Lest you’re ever tempted to believe claims that bike helmets can hold up to the weight of a truck, allow me to direct you to the Bicycle Helmet Safety Institute (aka Randy Swart) page demonstrating the true effectiveness of bicycle helmets when placed underneath a car. Click here for more photos, which feature sticky red fluids oozing across the pavement from underneath the car tire and what’s left of the bike helmets.

Have a great weekend, all!

 
Burley nomad 229

6 Responses to “What happens when a bicycle helmet meets the wheels of a car?”

  1. Tom says:

    Thanks for the links.

    What I love about “the helmet saved my life” stories is the survivor showing the helmet after the crash. In this case half the helmet was in two pieces. If his head was actually in that helmet wouldn’t the part of his head under the missing pieces be crushed.

    What I don’t understand is why the helmet worshipers don’t look at that helmet and say: “What a piece of crap. I’m glad someone was looking out for me, because this helmet obviously was not up to the task.”

  2. Mike Myers says:

    Why not do the same test with a motorcycle helmet? I doubt even a full face motorcycle helmet could withstand the test helmets.org did. Their methodology is flawed. When someone’s head is run over, its much like when you see the strongmen who let a car run over their abdominals. The vehicle is actually over the person for a very short period of time. The test that helmets.org did consisted of jacking a car up then slowly lowering the full weight of the car onto the helmet. Doesn’t seem like the same thing.

    I don’t know if the original point of this posting was to start a helmet war, but I will relate my story. I was hit from behind while riding to work. The driver was in a huge GMC dually and his towing mirror slapped me in the back of the helmet at speed. I was knocked unconscious but awoke with no brain injury—-and a cracked helmet. It could have and would have been my skull if I was helmetless. No good could have come from that.

  3. Fritz says:

    No, sorry, the intent was not to start a helmet debate (that’s what my personal site is for). Randy Swart (the man behind the curtain of the BHSI and the guy who did the static test) is vociferously for mandatory helmet use.

  4. Samir says:

    Several years ago over at ogrish.com (shock site, do not go there) they had pictures of a motor cyclist who was run over by a truck. His head did go under the wheels and his brains were squirted through the front opening of the helmet. The helmet itself was squashed almost flat. So, I would say that although these tests were static, they give a good representation of what would happen to a head if it is driven over by a moving vehicle.

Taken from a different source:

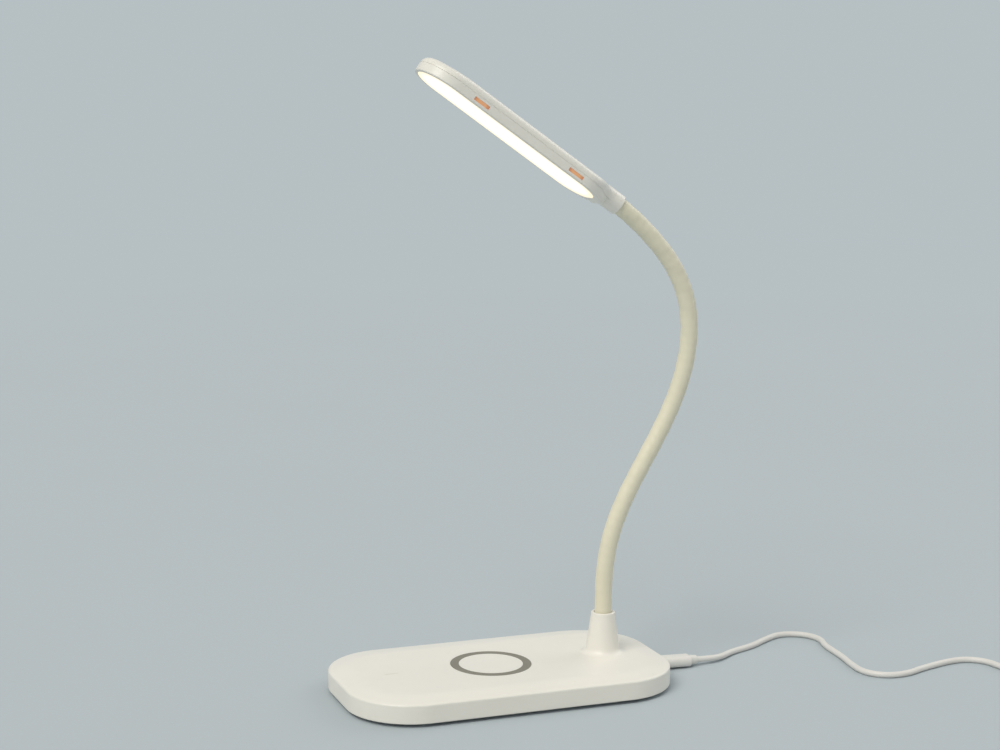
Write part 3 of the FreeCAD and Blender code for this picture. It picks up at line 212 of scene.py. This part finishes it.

    Also to note, those strongmen who allow vehicles to run over them are usually placed just after a ramp that will raise the moving vehicle to the height of the strongman. The speed of the vehicle allows the car to “almost” jump over the strongman. As such, very little weight is applied to the strongman. If they were not to use the launch ramp, the strongman’s abdomen would not supply enough resistance to force the car to rise, instead the tire would “plow through” the strongman. The bones would supply a bit of resistance, but depending on the type of vehicle, the strongman’s guts would either be shot out his mouth, or through his pants.

  5. nat says:

    “The driver was in a huge GMC dually and his towing mirror slapped me in the back of the helmet at speed. I was knocked unconscious but awoke with no brain injury–and a cracked helmet. It could have and would have been my skull if I was helmetless. No good could have come from that.”

    Yeah, my cousin used to do lots of cross-country long rides. And his comment was that the only thing he was ever worried about was the mirrors on motorhomes and people towing trailers–because they have no idea where the right side of their vehicle is [unlike professional drivers], and even if they get that part right, they forget about their mirror sticking out.

    But as for your skull: maybe, maybe not. Given that the helmets are only rated for a ~14mph impact, the fact that your helmet was cracked *might* mean that you had exceeded that, and it had therefore done nothing to protect you. Or it might mean that it absorbed enough energy in the process of getting mushed to make the difference.

    If we’re going to share anecdotal evidence: I bounced my [unhelmeted] head off a concrete wall at 20+mph, and didn’t suffer any head injury–and was a hell of a lot more lucid than the folks who came to my aid. (My brain may have been fine, but i had my share of other injuries.) Given that that exceeds the rated effectiveness of a bike helmet, and they’re designed to do their job by breaking, odds are that if i’d been wearing one it would’ve been trashed–but that doesn’t mean that i would’ve been seriously injured by not wearing one (which i wasn’t).

  6. justfrank says:

    I don’t have an interesting personal anecdote or gruesome recollections of scenes witnessed to share, however, I would like to point out that the vast majority of cycling accidents do not result in the rider’s head under a wheel of a truck. In fact, the presence of a car is not necessary for a cyclist to suffer a head injury. You can fall off your bike at a speed lower that the 14mph someone mentioned and crack your skull. I’m with Mike: wear a helmet.